重要なのは何を選ぶのか
食事をする店をインターネットで探す。しかし、情報が多すぎて決められない。悩んだ末に"いつもの店"にしてしまったーーこんな経験はないだろうか。
選択肢が多すぎると判断を下しづらくなる。これは「ジャムの法則」と呼ばれる。米国の学者の次のような実験結果に基づくものだ。
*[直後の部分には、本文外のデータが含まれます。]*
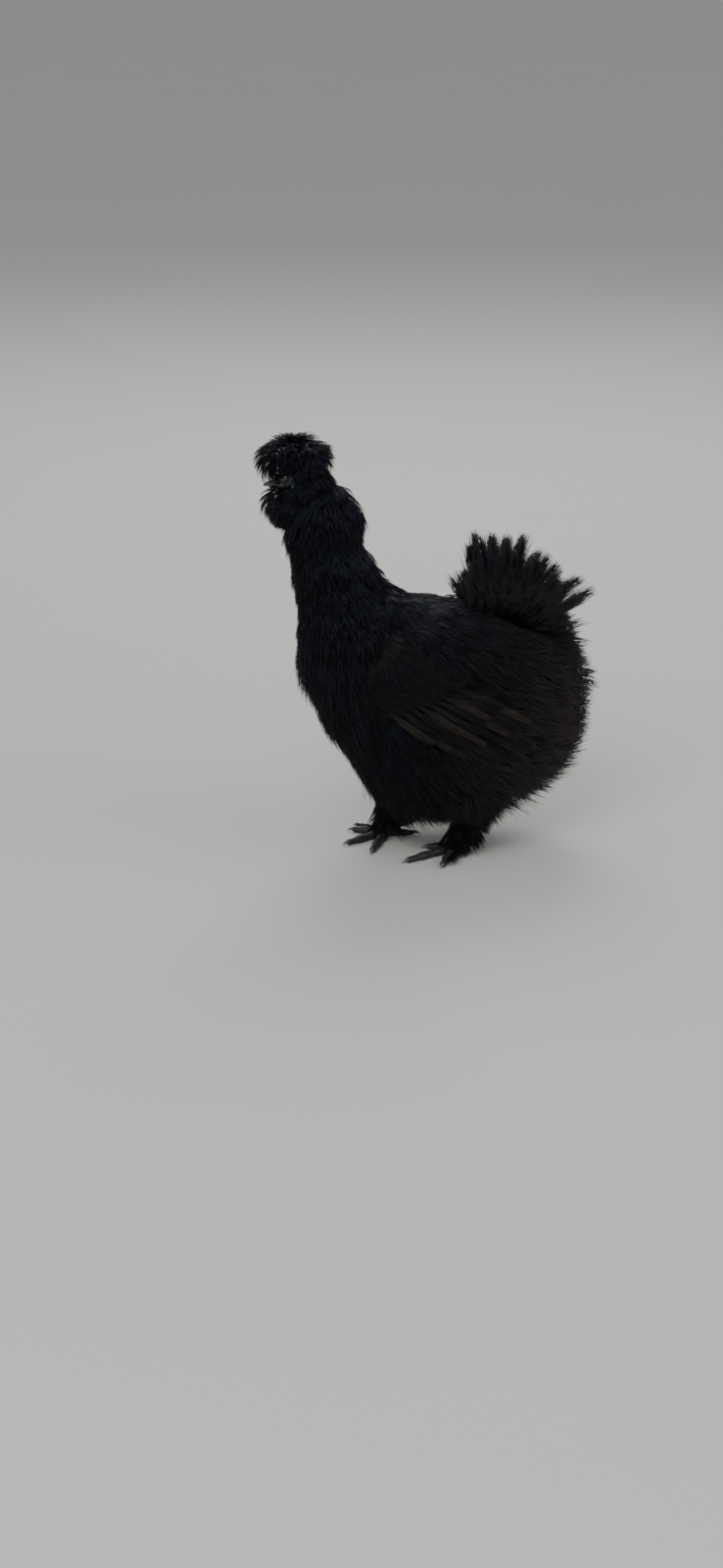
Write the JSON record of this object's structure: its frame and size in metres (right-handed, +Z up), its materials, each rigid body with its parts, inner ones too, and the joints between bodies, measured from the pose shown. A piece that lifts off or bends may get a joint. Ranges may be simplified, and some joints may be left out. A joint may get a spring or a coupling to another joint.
{
  "type": "silkie chicken",
  "caption": "Black bearded silkie hen, life-size still model in mid stride, with pom crest, muffs, fluffy coat, ragged upright tail and feathered five-toed feet.",
  "frame": {"origin": "on the floor, under the middle of the bird's outer box", "axes": "+Z up; the hen heads towards -X, its left side is towards -Y"},
  "size_m": [0.2668, 0.1594, 0.3315],
  "materials": {
    "plumage": "soft dull black down with a faint blue cast",
    "rear_fluff": "loose brown-black down, greyer at the tips",
    "face": "dark mulberry bare skin",
    "comb": "dark mulberry, finely pebbled",
    "earlobe": "muted turquoise, soft",
    "beak": "slate grey horn, satin",
    "claw": "slate grey horn, satin",
    "leg_skin": "slate black scaly skin",
    "eye": "near-black brown, wet gloss"
  },
  "bodies": {
    "root": {"eye_left": "eye", "earlobe_left": "earlobe", "wattle_left": "comb", "eye_right": "eye", "earlobe_right": "earlobe", "wattle_right": "comb", "beak_upper": "beak", "beak_lower": "beak", "comb": "comb", "head": "face", "crest": "plumage", "beard": "plumage", "neck": "plumage", "wing_left": "plumage", "wing_right": "plumage", "tail": "rear_fluff", "torso": "plumage", "rump": "rear_fluff", "thigh_left": "rear_fluff", "shank_left": "leg_skin", "claw_left_1": "claw", "claw_left_2": "claw", "claw_left_3": "claw", "claw_left_4": "claw", "claw_left_5": "claw", "foot_left": "leg_skin", "thigh_right": "rear_fluff", "shank_right": "leg_skin", "claw_right_1": "claw", "claw_right_2": "claw", "claw_right_3": "claw", "claw_right_4": "claw", "claw_right_5": "claw", "foot_right": "leg_skin"}
  },
  "joints": []
}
スーパーでジャムを並べた試食用テーブルを二つ用意した。片方は24種類、もう片方は6種類。前者に多くの客が集まったが、最終的にジャムを買った人の割合は、前者が試食者の3%だったのに対して、後者は30%多すぎる選択肢にたちすくむ。これは今の社会を象徴する現象のように思える。SNSなどあらゆる所から情報が入り、人々の生き方も多様化した。日々の生活や人生における私たちの選択の自由度は増している。しかし、それが真に豊かな人生、幸福な人生に直結しているかといえば、そうともいいきれない。
膨大な選択肢があふれる社会にあって重要なのは「何を選ぶのか」という価値判断の基準であり、哲学である。果てしない大海原の中で賢明に進路を決定し、荒波をも越えていくための「羅針盤」が必要だ。